## Problem details
Within the data that follows, set down exactly the lines from the one containing "drill_bottom = point_tip" through the one containing "for node in", both ends included.
╭─ Source excerpt
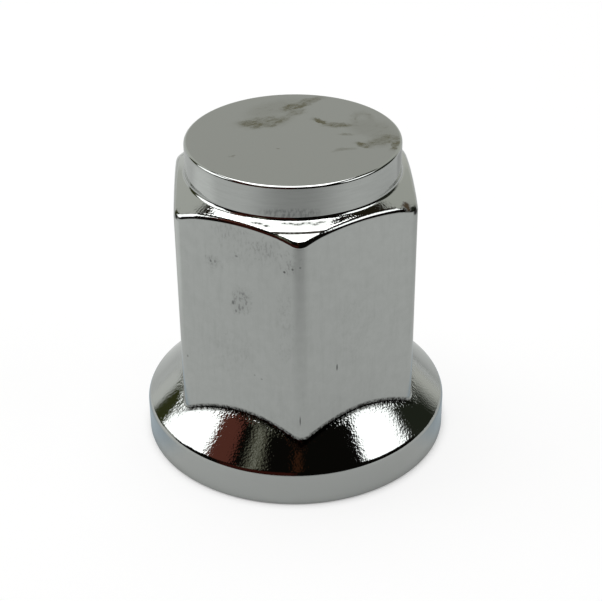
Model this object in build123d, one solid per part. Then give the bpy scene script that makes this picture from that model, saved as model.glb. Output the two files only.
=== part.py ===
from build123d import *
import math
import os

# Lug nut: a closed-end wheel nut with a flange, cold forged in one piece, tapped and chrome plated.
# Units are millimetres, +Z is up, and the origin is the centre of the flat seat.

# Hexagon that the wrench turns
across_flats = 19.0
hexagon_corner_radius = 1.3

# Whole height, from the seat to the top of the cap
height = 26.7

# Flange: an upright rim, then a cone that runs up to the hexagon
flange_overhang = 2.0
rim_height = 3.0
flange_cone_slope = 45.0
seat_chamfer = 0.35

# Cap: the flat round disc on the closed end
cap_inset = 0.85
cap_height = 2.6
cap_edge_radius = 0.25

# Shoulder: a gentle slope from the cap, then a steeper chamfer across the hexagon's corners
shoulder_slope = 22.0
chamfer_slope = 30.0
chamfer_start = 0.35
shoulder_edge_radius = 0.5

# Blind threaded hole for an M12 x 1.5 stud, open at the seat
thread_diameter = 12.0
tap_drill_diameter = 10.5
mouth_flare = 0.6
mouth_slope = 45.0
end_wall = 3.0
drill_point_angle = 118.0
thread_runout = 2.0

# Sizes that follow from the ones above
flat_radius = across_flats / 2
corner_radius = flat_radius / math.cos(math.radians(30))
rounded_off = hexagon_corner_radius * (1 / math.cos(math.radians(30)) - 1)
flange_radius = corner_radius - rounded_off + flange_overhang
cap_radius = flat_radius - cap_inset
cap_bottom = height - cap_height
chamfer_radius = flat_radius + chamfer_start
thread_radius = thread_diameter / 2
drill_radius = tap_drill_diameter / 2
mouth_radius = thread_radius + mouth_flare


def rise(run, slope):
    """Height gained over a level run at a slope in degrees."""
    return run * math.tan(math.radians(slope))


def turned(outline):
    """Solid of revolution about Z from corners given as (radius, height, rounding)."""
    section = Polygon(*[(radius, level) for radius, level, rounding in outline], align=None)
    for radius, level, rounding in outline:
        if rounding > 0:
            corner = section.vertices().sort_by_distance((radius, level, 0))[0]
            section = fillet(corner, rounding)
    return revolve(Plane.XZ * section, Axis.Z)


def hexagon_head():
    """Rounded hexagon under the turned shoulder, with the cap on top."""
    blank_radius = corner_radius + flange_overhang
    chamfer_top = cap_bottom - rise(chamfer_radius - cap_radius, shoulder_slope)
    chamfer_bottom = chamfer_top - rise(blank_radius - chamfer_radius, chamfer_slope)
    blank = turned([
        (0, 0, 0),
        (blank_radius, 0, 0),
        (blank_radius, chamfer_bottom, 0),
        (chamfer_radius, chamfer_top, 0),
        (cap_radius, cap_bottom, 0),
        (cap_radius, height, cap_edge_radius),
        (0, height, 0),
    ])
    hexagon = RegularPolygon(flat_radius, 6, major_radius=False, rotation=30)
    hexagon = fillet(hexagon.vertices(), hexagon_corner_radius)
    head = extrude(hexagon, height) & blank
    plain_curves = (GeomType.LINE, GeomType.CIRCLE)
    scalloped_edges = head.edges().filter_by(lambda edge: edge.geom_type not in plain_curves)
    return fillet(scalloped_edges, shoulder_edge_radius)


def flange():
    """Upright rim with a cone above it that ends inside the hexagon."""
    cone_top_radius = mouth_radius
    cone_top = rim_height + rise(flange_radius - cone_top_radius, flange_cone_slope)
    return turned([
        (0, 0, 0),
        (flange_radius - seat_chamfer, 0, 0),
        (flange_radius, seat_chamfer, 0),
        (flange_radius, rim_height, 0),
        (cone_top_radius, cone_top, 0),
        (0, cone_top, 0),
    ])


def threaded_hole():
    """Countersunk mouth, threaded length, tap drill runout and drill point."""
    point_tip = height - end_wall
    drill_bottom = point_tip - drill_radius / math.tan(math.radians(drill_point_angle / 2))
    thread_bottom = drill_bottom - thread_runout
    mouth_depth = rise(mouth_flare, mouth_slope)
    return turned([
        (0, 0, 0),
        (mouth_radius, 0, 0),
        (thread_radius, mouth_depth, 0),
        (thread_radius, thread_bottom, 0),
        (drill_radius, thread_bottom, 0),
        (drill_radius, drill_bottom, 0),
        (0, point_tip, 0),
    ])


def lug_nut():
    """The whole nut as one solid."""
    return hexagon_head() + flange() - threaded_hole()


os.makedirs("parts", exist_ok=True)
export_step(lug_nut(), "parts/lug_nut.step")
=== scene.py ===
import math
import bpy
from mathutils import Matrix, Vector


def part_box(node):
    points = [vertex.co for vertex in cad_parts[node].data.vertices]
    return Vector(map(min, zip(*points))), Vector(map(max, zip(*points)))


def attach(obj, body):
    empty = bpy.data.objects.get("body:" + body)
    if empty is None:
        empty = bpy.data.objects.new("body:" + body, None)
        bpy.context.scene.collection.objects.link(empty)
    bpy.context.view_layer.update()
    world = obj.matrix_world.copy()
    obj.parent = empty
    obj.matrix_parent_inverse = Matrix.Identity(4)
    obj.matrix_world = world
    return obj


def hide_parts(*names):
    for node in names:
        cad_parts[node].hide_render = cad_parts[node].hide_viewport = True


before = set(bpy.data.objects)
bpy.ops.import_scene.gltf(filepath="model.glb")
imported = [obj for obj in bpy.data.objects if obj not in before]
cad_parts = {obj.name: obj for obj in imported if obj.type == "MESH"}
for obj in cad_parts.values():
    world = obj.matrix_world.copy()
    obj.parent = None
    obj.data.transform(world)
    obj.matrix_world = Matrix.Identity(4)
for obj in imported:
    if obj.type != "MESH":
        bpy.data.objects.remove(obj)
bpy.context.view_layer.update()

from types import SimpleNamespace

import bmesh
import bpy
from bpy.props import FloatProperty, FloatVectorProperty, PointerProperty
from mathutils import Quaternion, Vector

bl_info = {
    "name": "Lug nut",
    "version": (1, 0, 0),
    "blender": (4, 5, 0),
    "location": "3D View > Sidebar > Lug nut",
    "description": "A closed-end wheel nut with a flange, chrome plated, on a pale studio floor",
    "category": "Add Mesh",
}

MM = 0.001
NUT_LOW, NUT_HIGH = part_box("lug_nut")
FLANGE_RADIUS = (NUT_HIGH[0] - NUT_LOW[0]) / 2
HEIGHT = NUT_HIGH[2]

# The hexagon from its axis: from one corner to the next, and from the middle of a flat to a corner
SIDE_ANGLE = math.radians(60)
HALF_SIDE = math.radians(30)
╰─
## Solution to this problem
    drill_bottom = point_tip - drill_radius / math.tan(math.radians(drill_point_angle / 2))
    thread_bottom = drill_bottom - thread_runout
    mouth_depth = rise(mouth_flare, mouth_slope)
    return turned([
        (0, 0, 0),
        (mouth_radius, 0, 0),
        (thread_radius, mouth_depth, 0),
        (thread_radius, thread_bottom, 0),
        (drill_radius, thread_bottom, 0),
        (drill_radius, drill_bottom, 0),
        (0, point_tip, 0),
    ])


def lug_nut():
    """The whole nut as one solid."""
    return hexagon_head() + flange() - threaded_hole()


os.makedirs("parts", exist_ok=True)
export_step(lug_nut(), "parts/lug_nut.step")
=== scene.py ===
import math
import bpy
from mathutils import Matrix, Vector


def part_box(node):
    points = [vertex.co for vertex in cad_parts[node].data.vertices]
    return Vector(map(min, zip(*points))), Vector(map(max, zip(*points)))


def attach(obj, body):
    empty = bpy.data.objects.get("body:" + body)
    if empty is None:
        empty = bpy.data.objects.new("body:" + body, None)
        bpy.context.scene.collection.objects.link(empty)
    bpy.context.view_layer.update()
    world = obj.matrix_world.copy()
    obj.parent = empty
    obj.matrix_parent_inverse = Matrix.Identity(4)
    obj.matrix_world = world
    return obj


def hide_parts(*names):
    for node in names:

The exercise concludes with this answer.